The challenge we face is how to help second and third pillar savers understand that they don’t have to transfer their pension assets to a bank account and pay income tax on them. After all, regular payments from the pension pillars are exempt from income tax. Over 19 years, a 65-year-old Estonian is likely to earn a fifth more or even twice as much from their pension pillars than they would by withdrawing it as a lump sum or even putting it in a bank deposit.

The graph shows how much money a pension saver would get if they took the whole amount as a lump sum and put it in a deposit with an interest rate of 3.5%, using only part of it each year over a period of 19 years. For comparison, it shows the option of regular payments, i.e. a funded pension, with an annual return of between 3.5% and 10%.

In June, we started developing a system for withdrawals from pension account and hope to release the first version to the public in the coming months. However, this is only the first stage of a longer process. If you or a member of your family, a colleague or an acquaintance is about to start drawing on their pension assets, please refer them to us. This is the quickest way to learn what is important for savers.

Happy saving!

Tõnu Pekk
Member of the Board of Tuleva Fondid AS and Fund Manager

You can find the Tuleva association, Tuleva Fondid AS, and Tuleva pension funds audited reports here.
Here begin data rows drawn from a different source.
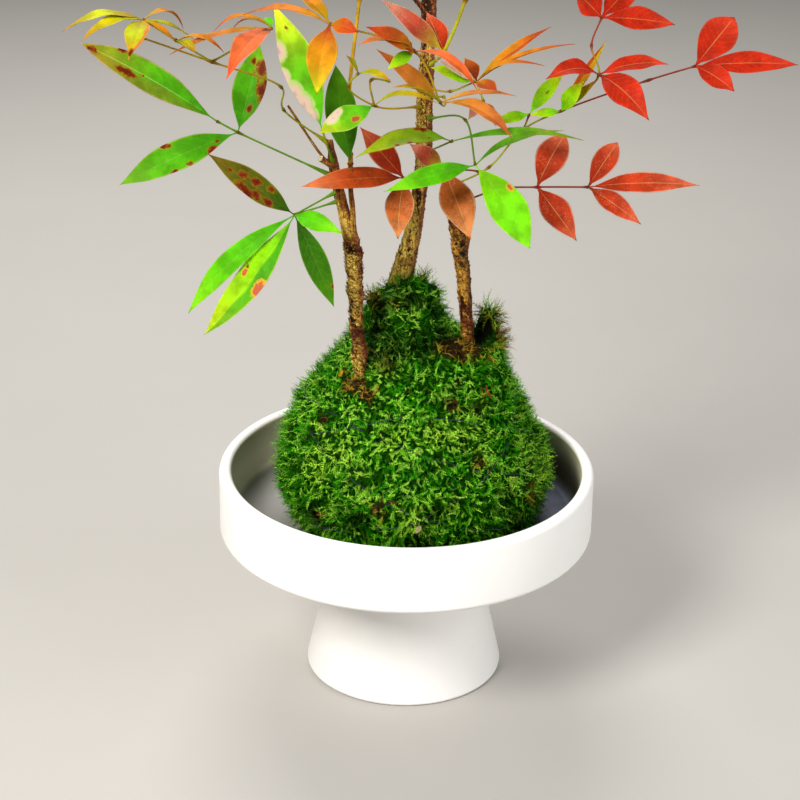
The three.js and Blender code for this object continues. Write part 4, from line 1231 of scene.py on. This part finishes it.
# Each frond: its slot, the way its leaves face, its stalk's tones, its nodes, its stalks and its leaves.
# A spot is its place along and across the leaf, its radius and its kind: none is dark, 1 is bleached and
# 2 is rosy. Half is another tone on one side of the midrib; tipCurve is low where the tip is blunt; bow is
# how far in millimetres the leaf bends sideways, random where it isn't given.
fronds = {
    "frond_left_upper": frond(
        "leaf_green", toViewer, ("green", "green"),
        {"cane": (-29, -14, 227), "fork": (-68, -22, 248), "end": (-76, -24, 253)},
        [("cane", "fork", "end")],
        [leaf("end", (-126, -34, 286), 12, "greenWorn", 0.04, tipCurve=1.05, half=("greenFaded", 1, 0.15),
              spots=[(0.93, 0.1, 1.3), (0.76, -0.95, 1.2), (0.63, 0.4, 1.0), (0.67, 0.45, 1.6),
                     (0.72, 0.5, 1.2), (0.57, 0.05, 0.5)]),
         leaf("fork", (-113, -38, 231), 12.5, "greenLeaf", 0.09, tipCurve=1.15,
              spots=[(0.57, -0.9, 1.0), (0.54, -0.8, 0.7), (0.583, 0.95, 0.9), (0.453, 0.85, 0.9),
                     (0.47, 0.75, 0.6), (0.24, 0.7, 1.1), (0.27, 0.85, 0.8), (0.18, 0.2, 0.6)]),
         leaf("fork", (-60, -6, 279), 13, "greenLeaf", 0, tipCurve=1.2,
              spots=[(0.8, 0.2, 0.8), (0.73, -0.6, 2.4), (0.5, -0.75, 1.9), (0.42, -0.85, 1.2),
                     (0.28, -0.45, 1.0), (0.6, -0.95, 1.1)])]),
    "frond_left_lower": frond(
        "leaf_green", toViewer, ("green", "green"),
        {"cane": (-29, -14, 222), "caneBelow": (-28, -14, 218), "fork": (-46, -24, 215)},
        [("cane", "fork"), ("caneBelow", "fork")],
        [leaf("fork", (-79, -34, 243), 10.5, "olive", 0.04, tipCurve=1.3,
              spots=[(0.63, -0.25, 1.3), (0.49, -0.3, 1.5), (0.336, -0.6, 1.1), (0.6, 0.7, 1.8),
                     (0.53, 0.75, 1.8), (0.44, 0.5, 1.5), (0.3, 0.55, 1.4), (0.75, 0, 0.7)]),
         leaf("fork", (-88.6, -30, 174.6), 9, "greenBright", 0.08, tipCurve=1.15, bow=-2.4),
         leaf("fork", (-81.6, -38, 168.8), 12, "yellowGreen", 0.02, tipCurve=1.15, bow=2,
              half=("greenLeaf", 1, 0.1),
              spots=[(0.53, 0.8, 2.2, 2), (0.5, 0.7, 0.5), (0.5, -0.6, 0.9, 2), (0.45, -0.7, 0.6)]),
         leaf("fork", (-30, -34, 180), 9.6, "greenShaded", 0.03, spots=[(0.8, 0.9, 0.5)], tipCurve=1.2),
         leaf("fork", (-26, -40, 213), 8, "greenBright", 0.1)]),
    "frond_left_pale": frond(
        "leaf_pale", toViewer, ("green", "yellowGreen"),
        {"cane": (-31, -13, 233), "end": (-35, -24, 250)},
        [("cane", "end")],
        [leaf("end", (-53, -34, 302), 14, "pale", 0.05, tipCurve=1.2,
              spots=[(0.14, 0.9, 2.0, 1), (0.24, 0.95, 3.4, 1), (0.36, 1.0, 3.2, 1), (0.52, 1.0, 1.8, 1),
                     (0.7, 0.95, 2.4, 1), (0.82, -0.2, 0.5)])]),
    "frond_left_front": frond(
        "leaf_amber", upward, ("yellowGreen", "yellow"),
        {"cane": (-33, -12, 241), "bend": (-50, -24, 258), "low": (-50, -38, 271), "fork": (-74, -62, 287),
         "mid": (-86, -70, 297), "end": (-97, -76, 306), "back": (-99, -70, 298), "high": (-52, -58, 299)},
        [("cane", "bend", "low", "fork", "back"), ("fork", "mid", "end"), ("fork", "high")],
        [leaf("end", (-125, -84, 303), 7, "amberGreen", 0.14),
         leaf("end", (-117, -92, 302), 7, "yellow", 0.12),
         leaf("end", (-100, -99, 297), 9, "amberGreen", 0.08, half=("tawny", 1, 0.6), tipCurve=1.8,
              spots=[(0.85, 0.2, 1.0)]),
         leaf("end", (-84, -62, 299), 4, "amber", 0.25),
         leaf("end", (-79, -66, 295.5), 4.5, "yellow", 0.08),
         leaf("end", (-85.5, -78, 299), 3.5, "amber", 0.08),
         leaf("mid", (-78, -80, 295), 5, "yellow", 0.1),
         leaf("mid", (-68, -76, 294), 4, "amber", 0.2),
         leaf("high", (-88, -80, 294), 5, "tawny"),
         leaf("high", (-74, -60, 297), 4, "amber", 0.26),
         leaf("high", (-68, -50, 295), 4, "amber", 0.24),
         leaf("high", (-55, -50, 301), 3.5, "greenBright", 0.05, toViewer),
         leaf("high", (-66, -96, 290), 10.5, "peach", 0.1, spots=[(0.14, 0.4, 1.6)])]),
    "frond_left_high": frond(
        "leaf_amber", halfUp, ("gold", "yellow"),
        {"cane": (-24, -20, 239), "first": (-25, -20, 243), "up": (-25, -14, 260), "mid": (-21, -12, 300),
         "fork": (-20, -12, 314), "end": (-24, -14, 332), "low": (-24, -23, 236)},
        [("cane", "first", "up", "mid", "fork", "end"), ("cane", "low")],
        [leaf("low", (-30, -20, 275), 12.5, "greenDeep", 0, toViewer, tipCurve=1.1),
         leaf("fork", (-56, -38, 322), 10, "amber", 0.08),
         leaf("fork", (-46, 18, 326), 9, "amberGreen", 0.1),
         leaf("end", (-66, -24, 344), 11, "orangeRed", 0.1),
         leaf("end", (-20, -50, 350), 9, "amber", 0.08),
         leaf("end", (-34, -18, 362), 11, "orangeRed", 0.05)], 0.7),
    "frond_middle_twig": frond(
        "leaf_pale", halfUp, ("yellow", "yellowGreen"),
        {"cane": (5, 10, 250), "fork": (-15, -20, 259), "side": (-25, -25, 268), "end": (-21, -24, 273),
         "curl": (-9, -24, 270), "hook": (-16, -26, 271)},
        [("cane", "fork", "side", "end"), ("fork", "hook", "curl")],
        [leaf("fork", (-35.5, -36, 252.6), 10, "pale", 0.06, toViewer, tipCurve=1,
              spots=[(0.74, -0.6, 1.6, 1), (0.62, -0.75, 1.2, 1), (0.7, -0.75, 0.9, 2), (0.42, 0.4, 1.2, 2)]),
         leaf("fork", (10, -30, 263), 3.5, "yellow", 0.2),
         leaf("end", (-8, -30, 271), 4, "yellow", 0.15),
         leaf("end", (-26, -27, 281), 3.5, "amberGreen", 0.05)]),
    "frond_middle_red": frond(
        "leaf_red", toViewer, ("brown", "red"),
        {"cane": (4, 12, 219), "end": (-3, 0, 223)},
        [("cane", "end")],
        [leaf("end", (-43, -34, 230), 9.5, "brickOrange", 0.08, flecks=0.08, tipCurve=1.2),
         leaf("end", (-21, 4, 243), 10.5, "brick", 0.03, flecks=0.1),
         leaf("end", (-5, -12, 201), 12, "copper", 0.03, flecks=0.6)]),
    "frond_right_tip": frond(
        "leaf_red", toViewer, ("brown", "red"),
        {"cane": (14, -9, 226), "end": (13, -10, 230), "curl": (27, -9, 229), "hook": (30, -9, 226),
         "down": (29, -9, 223)},
        [("cane", "end"), ("end", "curl", "hook", "down")],
        [leaf("end", (-1, -8, 240), 8, "roseGold", 0.04, flecks=0.5),
         leaf("end", (24, -25, 206), 14, "copper", flecks=0.6)]),
    "frond_middle_green": frond(
        "leaf_green", halfUp, ("green", "green"),
        {"cane": (5, 11, 230), "end": (16, -10, 242)},
        [("cane", "end")],
        [leaf("end", (-22, -37, 243), 10, "greenOlive", 0.12,
              spots=[(0.3, -0.85, 1.2), (0.36, -0.8, 0.9), (0.55, 0.85, 1.0), (0.66, 0.8, 0.8),
                     (0.3, 0.3, 0.6)]),
         leaf("end", (69, -4, 241), 4.6, "greenSlim", 0.08)]),
    "frond_right_green": frond(
        "leaf_green", toViewer, ("green", "green"),
        {"cane": (5, 10, 245), "bend": (21, -11, 251), "end": (25, -22, 236)},
        [("cane", "bend", "end")],
        [leaf("end", (-11, -36, 229), 8.5, "greenBright", 0.08),
         leaf("end", (47, -34, 206), 15, "limeGreen", 0.05, spots=[(0.38, 0.8, 0.9, 2)], tipCurve=1.1),
         leaf("end", (59, -30, 253), 4.6, "greenSlim", 0.14, halfUp)]),
    "frond_front": frond(
        "leaf_amber", upward, ("yellowGreen", "yellow"),
        {"cane": (5, 10, 254), "bend": (12, -24, 264), "fork": (10, -62, 273), "mid": (0, -72, 295),
         "end": (-30, -82, 307)},
        [("cane", "bend", "fork", "mid", "end")],
        [leaf("fork", (36, -87, 267), 9, "tawny", 0.12),
         leaf("fork", (38, -70, 278), 5, "tawny", 0.08),
         leaf("fork", (-8, -78, 283), 5, "yellow", 0.08),
         leaf("fork", (-14, -66, 294), 6.5, "tawny", 0.1, toViewer),
         leaf("mid", (23, -89, 285), 6, "peach", 0.16),
         leaf("mid", (-20, -92, 302), 7, "tawny", 0.1),
         leaf("mid", (-17.6, -84, 306.7), 7, "orangeRed", 0.1, toViewer),
         leaf("mid", (-4.6, -78, 298.5), 5, "orangeRed", 0.05, toViewer),
         leaf("mid", (-9.5, -80, 290), 5, "yellowGreen", 0.05, toViewer),
         leaf("end", (-19.7, -88, 305.5), 6.5, "orangeRed", 0.06, toViewer),
         leaf("end", (-34, -100, 286), 11, "rustToGold", face=toViewer),
         leaf("end", (-62, -76, 308), 7, "tawny", 0.12),
         leaf("end", (-44, -66, 314), 7, "amber", 0.1)]),
    "frond_right_orange": frond(
        "leaf_amber", halfUp, ("yellow", "yellowGreen"),
        {"cane": (6, 9, 258), "bend": (15, -2, 260), "end": (25, -8, 266), "tuft": (28, -9, 258)},
        [("cane", "bend", "end"), ("end", "tuft")],
        [leaf("end", (20, -10, 276), 7, "rustEdged", 0.03, toViewer),
         leaf("end", (54, -3, 287), 5, "amber", 0.07, half=("orangeRed", -1, 0.2)),
         leaf("end", (63, -14, 283), 2.8, "amber", 0.12, half=("rustEdged", -1, 0.2)),
         leaf("end", (51, -25, 277), 2.8, "amber", 0.16),
         leaf("end", (33, -21, 265), 7, "orangeRed", 0.05),
         leaf("tuft", (22, -14, 252), 5, "dried", 0.2, toViewer, flecks=0.5),
         leaf("tuft", (33, -16, 250), 5, "dried", 0.15, toViewer, flecks=0.5),
         leaf("end", (6.5, -16, 273.5), 7, "yellowGreen", 0.08, toViewer),
         leaf("end", (9, -20, 277.5), 4.5, "cream", 0.05, toViewer)]),
    "frond_right_upper": frond(
        "leaf_red", toViewer, ("yellowGreen", "red"),
        {"cane": (15, -8, 222), "low": (31, -6, 230), "mid": (45, 4, 243), "spur": (47, 5, 249),
         "fork": (60, 10, 249), "far": (96, 22, 259), "end": (115, 26, 264), "near": (74, 4, 266),
         "rise": (71, 10, 276), "high": (75, 16, 286)},
        [("cane", "low", "mid", "fork", "far", "end"), ("mid", "spur"), ("fork", "near", "rise", "high")],
        [leaf("spur", (61, 12, 265), 6.4, "lime", 0.03, spots=[(0.5, -0.2, 0.4)]),
         leaf("spur", (32, -6, 248), 5, "lime", 0.05, toViewer),
         leaf("fork", (47, 4, 249), 4, "lime", 0.03),
         leaf("fork", (68, -1, 265), 7, "lime", 0.05, toViewer),
         leaf("fork", (74, 2, 265), 4, "yellow", 0.03, toViewer),
         leaf("fork", (78, 20, 276), 4, "rustToGold", 0.02, half=("orangeRed", 1, 0.2)),
         leaf("near", (52, -8, 267), 10, "scarlet", 0.16, halfUp),
         leaf("near", (102, 6, 270), 9, "scarlet", 0.1, halfUp),
         leaf("near", (93, -15, 253), 13, "scarlet", 0.12),
         leaf("high", (65, 19, 295), 11, "scarlet", 0.04, tipCurve=1.2),
         leaf("high", (105, 18, 283), 10, "scarlet", 0.08),
         leaf("high", (91, 32, 297), 11, "scarlet"),
         leaf("end", (131, 36, 282), 15, "scarlet", 0.04, tipCurve=0.9),
         leaf("end", (158, 30, 264), 9.5, "scarlet", 0.1),
         leaf("end", (130, 14, 257), 10, "scarlet", tipCurve=1.2)]),
    "frond_right_lower": frond(
        "leaf_red", toViewer, ("brown", "red"),
        {"cane": (17, -7, 214), "low": (36, -3, 220), "fork": (51, 0, 220), "end": (72, 4, 219)},
        [("cane", "low", "fork", "end")],
        [leaf("fork", (62, 8, 240), 13, "brick", 0.03, flecks=0.35, tipCurve=0.9),
         leaf("fork", (67, -14, 202), 12, "brick", 0.04, flecks=0.5),
         leaf("end", (84, 14, 235), 10, "brick", 0.03, flecks=0.35, tipCurve=0.9),
         leaf("end", (118, 8, 219), 9, "brick", flecks=0.35),
         leaf("end", (93, -10, 208), 9, "brick", 0.04, flecks=0.5)], 0.4),
    "frond_right_high": frond(
        "leaf_red", halfUp, ("yellowGreen", "yellow"),
        {"cane": (6, 9, 267), "first": (12, -2, 276), "mid": (20, -2, 297), "fork": (24, -4, 315),
         "end": (30, -5, 334)},
        [("cane", "first", "mid", "fork", "end")],
        [leaf("first", (-13, -11, 299), 8, "roseGold", face=toViewer, flecks=0.4),
         leaf("first", (5, -3, 292), 9.5, "brick", 0.03, toViewer),
         leaf("fork", (60, -24, 322), 10, "scarlet", 0.1),
         leaf("fork", (16, -44, 326), 9, "scarlet", 0.08),
         leaf("end", (74, -14, 346), 11, "scarlet", 0.1),
         leaf("end", (54, 24, 350), 10, "brick", 0.08),
         leaf("end", (32, -12, 364), 10, "scarlet", 0.04)], 0.7),
}
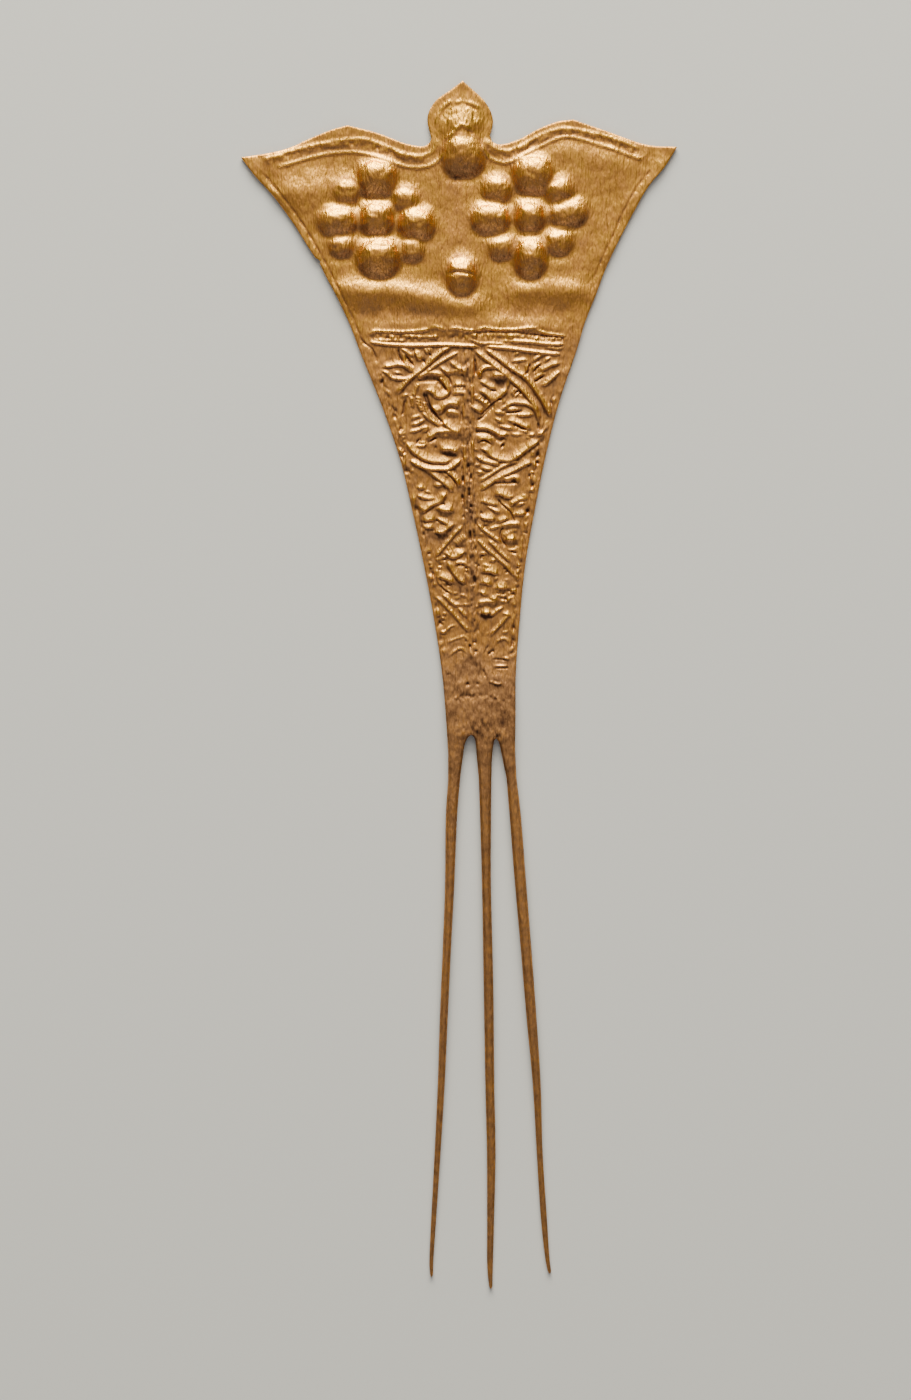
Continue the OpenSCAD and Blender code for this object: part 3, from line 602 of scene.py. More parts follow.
hatch(-0.16, 0.34, [(-6.9, 46.1), (-5.6, 46.65), (-4.3, 46.7), (-3.7, 46.5)],
      [(-6.6, 45.5), (-5.5, 45.4), (-4.4, 45.4), (-4.0, 45.5)])
hatch(-0.18, 0.38, [(-3.9, 45.9), (-3.4, 45.7), (-3.0, 45.1), (-2.7, 44.6)],
      [(-4.0, 45.0), (-3.6, 44.8), (-3.4, 44.4), (-3.1, 44.1)])
hatch(0.14, 0.3, [(-3.8, 40.9), (-3.5, 41.4), (-3.1, 41.8)], [(-3.5, 40.8), (-3.2, 41.2), (-2.9, 41.6)])

# The right cup of the panel: a toothed disc in a deep cup, a serrated stem and a large hooded leaf.
# The cup and the leaf are chased, and the grains on the stem are single blows of a round punch.

punch([
    ("cup", [(4.2, 45.9), (4.6, 46.2), (5.1, 46.3), (5.7, 46.2), (6.2, 45.7)]),
    ("hood", [(4.2, 45.8), (4.6, 46.1), (5.1, 46.2), (5.7, 46.0), (6.1, 45.5)]),
    ("line", [(6.2, 46.1), (6.55, 45.4), (6.5, 44.7), (6.2, 44.2)]),
    ("cup", [(6.3, 44.3), (6.0, 43.8), (5.6, 43.4), (5.1, 43.0), (4.6, 42.6), (4.15, 42.2)]),
    ("line", [(2.35, 45.9), (2.35, 46.6), (2.6, 47.1), (3.2, 47.5), (4.0, 47.6), (4.7, 47.3)]),
    ("lip", [(2.3, 45.45), (3.0, 45.05), (3.7, 44.6), (4.3, 44.3), (4.7, 44.15)]),
    ("slit", [(3.9, 44.2), (4.4, 44.0), (4.8, 43.9)]),
    ("cup", [(2.3, 43.95), (3.0, 43.6), (3.5, 43.2), (3.9, 42.7), (4.2, 42.2)]),
    ("lip", [(1.0, 41.7), (1.6, 41.3), (2.2, 40.9), (2.7, 40.7)]),
    ("slit", [(5.6, 42.7), (4.9, 42.6), (4.2, 42.1), (3.5, 41.5), (2.9, 40.9), (2.3, 40.3)]),
    ("slit", [(4.4, 41.9), (3.7, 41.2), (3.1, 40.6), (2.5, 40.0), (1.8, 39.6)]),
    ("line", [(5.9, 42.7), (5.9, 42.3), (5.6, 42.0)]),
    ("lip", [(6.2, 41.3), (6.6, 41.8), (7.2, 42.05), (7.9, 42.05), (8.7, 41.95), (9.4, 41.75), (10.0, 41.4),
             (10.5, 40.9), (10.85, 40.2), (10.95, 39.4)]),
    ("line", [(5.3, 41.0), (5.8, 41.35), (6.3, 41.7), (6.8, 41.9)]),
    ("hair", [(6.0, 41.2), (6.9, 41.35), (7.6, 41.3)]),
    ("line", [(6.1, 40.9), (7.0, 41.0), (8.1, 41.05)]),
    ("slit", [(6.0, 40.65), (7.0, 40.7), (8.0, 40.75), (8.6, 40.9)]),
    ("lip", [(7.7, 40.15), (8.5, 40.15), (9.4, 40.2), (10.2, 40.25)]),
    ("line", [(4.4, 41.0), (4.8, 40.6), (5.1, 40.8), (5.5, 40.5), (6.0, 40.6)]),
    ("slit", [(7.5, 43.3), (8.0, 43.8), (8.6, 43.3)]),
    ("slit", [(7.4, 44.6), (7.9, 44.3)]),
    ("lip", [(6.4, 39.5), (7.2, 39.25), (7.9, 39.0), (8.6, 38.6), (9.2, 38.35), (9.8, 38.05)]),
    ("slit", [(7.0, 39.0), (7.8, 38.6), (8.5, 38.2), (9.2, 37.95)]),
    ("line", [(4.3, 39.8), (4.9, 39.6), (5.4, 39.3), (5.7, 39.0)]),
    ("slit", [(4.4, 39.45), (4.9, 39.2), (5.3, 39.0)]),
    ("slit", [(4.5, 39.0), (5.0, 38.8)]),
    ("line", [(4.9, 38.65), (6.0, 38.45), (7.2, 38.1)]),
    ("line", [(5.4, 37.45), (6.0, 37.45), (6.5, 37.3)]),
    ("line", [(6.8, 37.4), (7.6, 37.3), (8.4, 37.3)]),
    ("line", [(8.4, 38.0), (8.9, 37.85), (9.5, 37.55)]),
    ("line", [(9.2, 37.25), (10.3, 37.2)]),
    ("hair", [(9.0, 36.85), (9.6, 36.85)]),
    ("slit", [(10.9, 39.1), (10.95, 38.3), (11.0, 37.9)]),
    ("line", [(10.7, 36.9), (11.1, 37.3), (11.6, 37.7), (12.0, 38.3)]),
])
hatch(0.20, 0.38, [(2.1, 46.1), (2.3, 47.1), (3.3, 47.75), (4.7, 47.5)],
      [(2.6, 46.1), (2.85, 46.9), (3.5, 47.25), (4.4, 47.1)])
hatch(0.20, 0.36, [(1.4, 43.2), (2.0, 42.6), (2.6, 41.9), (3.1, 41.5)],
      [(1.9, 43.5), (2.6, 43.1), (3.4, 42.5), (3.8, 42.1)])
dots([
    (1.7, 42.9, 0.16, 0.14), (2.2, 42.7, 0.16, 0.14), (2.7, 42.4, 0.16, 0.14), (3.2, 42.2, 0.18, 0.14),
    (2.0, 43.1, 0.16, -0.14), (2.5, 42.8, 0.16, -0.14), (3.0, 42.6, 0.16, -0.14),
    (3.5, 42.1, 0.16, -0.14),
])
hatch(0.13, 0.32, [(6.9, 43.4), (7.5, 42.9)], [(7.6, 44.3), (8.2, 43.9)])

# The left spiral of the panel: a wide arch round a deep eye, closed below by two sweeps.
# The arch and the sweeps are chased, and grains from a round punch fill the corner beside the edge.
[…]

(1) Because of the way pension funds are regulated, the management fees of our second pillar funds must cover both the deposit fee and the guarantee fund fee. In the third pillar, the deposit fee is paid directly from the fund and there is no guarantee fund fee. It makes no difference for the pension saver, however, as in both cases all costs are reflected in the fund’s total expense ratio. That’s why it’s always worth looking at a fund’s ongoing fees.

(2) In fact, you can also apply for an increase or a decrease in your contribution at any time after November. However, if you want your second pillar contribution to increase from the beginning of the next year, you’ll have to submit the application before the end of November. Applications submitted later will not take effect until early 2026.

(3) The view that long-term returns in global equity markets have consistently outperformed inflation is supported by the creators of one of the most comprehensive databases on equity markets today, Professor Dimson from Cambridge University, and Professor Marsh and Dr Staunton from London Business School. An annual summary of their database is available here.

(4) In other words, bonds are fixed-income securities whose price rises when interest rates fall and vice versa.